None of them will deign to interview a US citizen STEM worker. We have US citizen Mensa members with multiple graduate degrees right there within a block or so, who can't get the time of day from STEM recruiters. Some have been mostly or totally unemployed for the last decade. The fortunate ones get survival gigs from time to time, teaching the cheap, young, pliant guest-workers with flexible ethics how to program.
The guest-workers have not only "put a dent in the demand" for US STEM talent but have totally undermined it.
We have over 1.8 million US STEM professionals who are either unemployed or involuntarily out of STEM. Employment of production workers in app development (what BLS calls "software publishing") has been flat at a mere 220K for the last decade. Employers no longer fly US candidates in for interviews (though before H-1B they used to do so). Employers no longer offer to relocate US STEM talent (though before H-1B they did). Employers invest much less in new-hire and retained employee training (which used to run 2-12 weeks for new hires and 2-4 weeks for retained employees).
Since 1970, based on US Dept. of Education and NSF statistics, we've added about 12 million US citizen STEM workers to the talent pool.
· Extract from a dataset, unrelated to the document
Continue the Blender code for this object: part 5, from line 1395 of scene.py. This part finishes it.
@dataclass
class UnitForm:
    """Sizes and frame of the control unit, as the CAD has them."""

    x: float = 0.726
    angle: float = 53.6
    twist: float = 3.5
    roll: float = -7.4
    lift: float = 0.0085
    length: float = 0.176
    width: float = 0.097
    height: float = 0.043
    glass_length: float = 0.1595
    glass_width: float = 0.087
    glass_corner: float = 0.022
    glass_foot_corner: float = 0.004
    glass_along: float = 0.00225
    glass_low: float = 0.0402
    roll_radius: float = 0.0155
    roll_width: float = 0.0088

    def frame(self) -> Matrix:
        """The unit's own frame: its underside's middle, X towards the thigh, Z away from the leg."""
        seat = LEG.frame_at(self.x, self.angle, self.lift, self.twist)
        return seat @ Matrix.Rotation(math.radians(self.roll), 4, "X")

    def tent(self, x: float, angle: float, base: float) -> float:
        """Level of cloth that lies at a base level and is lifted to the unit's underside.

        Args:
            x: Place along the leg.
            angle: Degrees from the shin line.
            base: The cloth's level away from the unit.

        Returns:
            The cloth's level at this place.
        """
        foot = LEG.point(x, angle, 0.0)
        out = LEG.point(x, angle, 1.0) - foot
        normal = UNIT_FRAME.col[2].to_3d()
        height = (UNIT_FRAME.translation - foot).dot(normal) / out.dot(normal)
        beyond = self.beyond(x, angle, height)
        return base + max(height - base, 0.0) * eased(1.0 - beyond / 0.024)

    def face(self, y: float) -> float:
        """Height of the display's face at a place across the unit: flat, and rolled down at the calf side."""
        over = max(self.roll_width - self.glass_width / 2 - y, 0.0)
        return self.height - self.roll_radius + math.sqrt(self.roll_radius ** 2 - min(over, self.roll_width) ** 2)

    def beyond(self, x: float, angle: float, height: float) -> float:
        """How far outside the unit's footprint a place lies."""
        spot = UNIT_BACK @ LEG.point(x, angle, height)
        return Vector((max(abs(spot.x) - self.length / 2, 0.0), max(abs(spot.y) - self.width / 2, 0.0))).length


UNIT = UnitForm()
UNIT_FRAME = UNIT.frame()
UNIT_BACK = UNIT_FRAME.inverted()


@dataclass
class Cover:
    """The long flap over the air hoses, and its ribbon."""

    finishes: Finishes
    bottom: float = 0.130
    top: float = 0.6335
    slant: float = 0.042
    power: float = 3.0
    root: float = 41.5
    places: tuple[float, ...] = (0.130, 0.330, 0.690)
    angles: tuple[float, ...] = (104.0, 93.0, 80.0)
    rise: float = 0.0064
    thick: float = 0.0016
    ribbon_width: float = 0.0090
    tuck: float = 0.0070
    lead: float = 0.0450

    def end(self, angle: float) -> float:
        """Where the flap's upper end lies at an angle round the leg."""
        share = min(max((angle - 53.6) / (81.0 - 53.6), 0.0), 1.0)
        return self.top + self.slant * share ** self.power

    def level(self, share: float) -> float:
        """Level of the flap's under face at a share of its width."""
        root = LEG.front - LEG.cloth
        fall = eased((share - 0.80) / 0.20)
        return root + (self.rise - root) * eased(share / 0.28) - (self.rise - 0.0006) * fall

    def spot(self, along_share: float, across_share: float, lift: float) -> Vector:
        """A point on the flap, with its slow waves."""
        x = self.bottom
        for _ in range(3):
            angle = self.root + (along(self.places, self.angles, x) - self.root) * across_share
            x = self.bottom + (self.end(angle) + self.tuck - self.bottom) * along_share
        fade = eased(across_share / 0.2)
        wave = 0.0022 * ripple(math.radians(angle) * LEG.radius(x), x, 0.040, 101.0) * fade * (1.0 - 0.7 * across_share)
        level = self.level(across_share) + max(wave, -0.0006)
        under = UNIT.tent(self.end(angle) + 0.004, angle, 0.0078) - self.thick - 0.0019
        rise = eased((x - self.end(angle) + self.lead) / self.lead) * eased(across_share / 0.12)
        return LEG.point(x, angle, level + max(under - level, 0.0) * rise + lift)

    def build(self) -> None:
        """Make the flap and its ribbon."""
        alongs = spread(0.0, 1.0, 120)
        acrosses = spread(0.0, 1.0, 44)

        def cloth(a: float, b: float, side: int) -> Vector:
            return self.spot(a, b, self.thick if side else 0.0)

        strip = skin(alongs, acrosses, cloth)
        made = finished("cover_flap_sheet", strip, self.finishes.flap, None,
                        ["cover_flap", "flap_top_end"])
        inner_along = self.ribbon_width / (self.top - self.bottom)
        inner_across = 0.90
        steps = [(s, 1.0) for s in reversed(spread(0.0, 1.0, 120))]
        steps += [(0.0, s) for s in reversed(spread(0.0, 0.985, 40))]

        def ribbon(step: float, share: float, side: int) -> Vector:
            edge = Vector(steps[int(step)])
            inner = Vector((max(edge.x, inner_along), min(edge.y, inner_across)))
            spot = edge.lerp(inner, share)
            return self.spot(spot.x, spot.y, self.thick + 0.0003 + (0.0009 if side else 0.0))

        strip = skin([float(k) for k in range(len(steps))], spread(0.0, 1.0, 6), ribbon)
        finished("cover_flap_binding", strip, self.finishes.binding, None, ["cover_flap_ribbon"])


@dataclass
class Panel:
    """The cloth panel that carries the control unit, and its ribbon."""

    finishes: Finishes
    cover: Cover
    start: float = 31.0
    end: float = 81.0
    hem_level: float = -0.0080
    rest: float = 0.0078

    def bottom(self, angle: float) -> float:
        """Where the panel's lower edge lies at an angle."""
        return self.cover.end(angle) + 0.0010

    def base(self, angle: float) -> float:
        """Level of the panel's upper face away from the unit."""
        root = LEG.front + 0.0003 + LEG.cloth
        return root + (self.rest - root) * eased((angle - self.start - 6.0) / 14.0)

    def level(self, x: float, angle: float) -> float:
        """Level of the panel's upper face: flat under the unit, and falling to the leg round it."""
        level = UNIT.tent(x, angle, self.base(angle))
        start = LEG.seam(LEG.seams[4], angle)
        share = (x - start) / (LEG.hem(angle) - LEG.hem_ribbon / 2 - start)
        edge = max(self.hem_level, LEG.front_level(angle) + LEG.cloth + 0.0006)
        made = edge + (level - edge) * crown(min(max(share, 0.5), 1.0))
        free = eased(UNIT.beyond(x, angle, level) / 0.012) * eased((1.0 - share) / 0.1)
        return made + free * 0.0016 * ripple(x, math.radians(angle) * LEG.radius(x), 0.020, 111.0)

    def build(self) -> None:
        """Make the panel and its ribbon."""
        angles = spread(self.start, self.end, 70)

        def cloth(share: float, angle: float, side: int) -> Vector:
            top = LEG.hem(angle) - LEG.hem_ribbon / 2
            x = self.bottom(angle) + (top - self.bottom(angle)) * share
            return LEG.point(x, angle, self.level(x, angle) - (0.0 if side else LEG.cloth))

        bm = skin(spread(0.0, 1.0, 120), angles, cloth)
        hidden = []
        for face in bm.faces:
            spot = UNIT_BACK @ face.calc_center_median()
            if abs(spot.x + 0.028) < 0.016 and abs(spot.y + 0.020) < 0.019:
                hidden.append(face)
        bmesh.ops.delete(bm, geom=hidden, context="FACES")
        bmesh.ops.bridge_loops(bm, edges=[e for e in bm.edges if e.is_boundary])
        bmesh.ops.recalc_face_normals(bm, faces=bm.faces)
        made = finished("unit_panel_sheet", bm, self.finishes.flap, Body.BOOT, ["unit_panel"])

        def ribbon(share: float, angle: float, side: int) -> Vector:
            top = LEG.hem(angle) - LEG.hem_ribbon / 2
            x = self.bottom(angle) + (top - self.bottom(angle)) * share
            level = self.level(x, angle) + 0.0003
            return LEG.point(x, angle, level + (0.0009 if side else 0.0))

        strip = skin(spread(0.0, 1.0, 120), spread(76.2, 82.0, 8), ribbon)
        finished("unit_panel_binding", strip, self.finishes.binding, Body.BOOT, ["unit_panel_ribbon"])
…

All we get from reporters is, "Well, I talked with a couple executives with a vested interest in cheap, pliant labor and he said he just couldn't find *anyone* with degrees in math and physics and mechanical engineering and computer science and graphic arts and PR and at least 5 years but no more than 10 years of professional experience in each within a few surrounding blocks who was willing to work for $20-$30/hour on a temporary/contingent basis. And they tried soooo hard. Why they put 2 ads in the BackCreek WV Gazette and the Boondocks Diner, once a month for 6 months and got no 'qualified' applicants, so there must be a terrrrribbbbble talent shortage."
There is plenty of evidence of an on-going STEM talent glut. No evidence of STEM talent shortage has ever been presented. Ever. Not in the 1980s. Not in the 1990s. Not since 2000.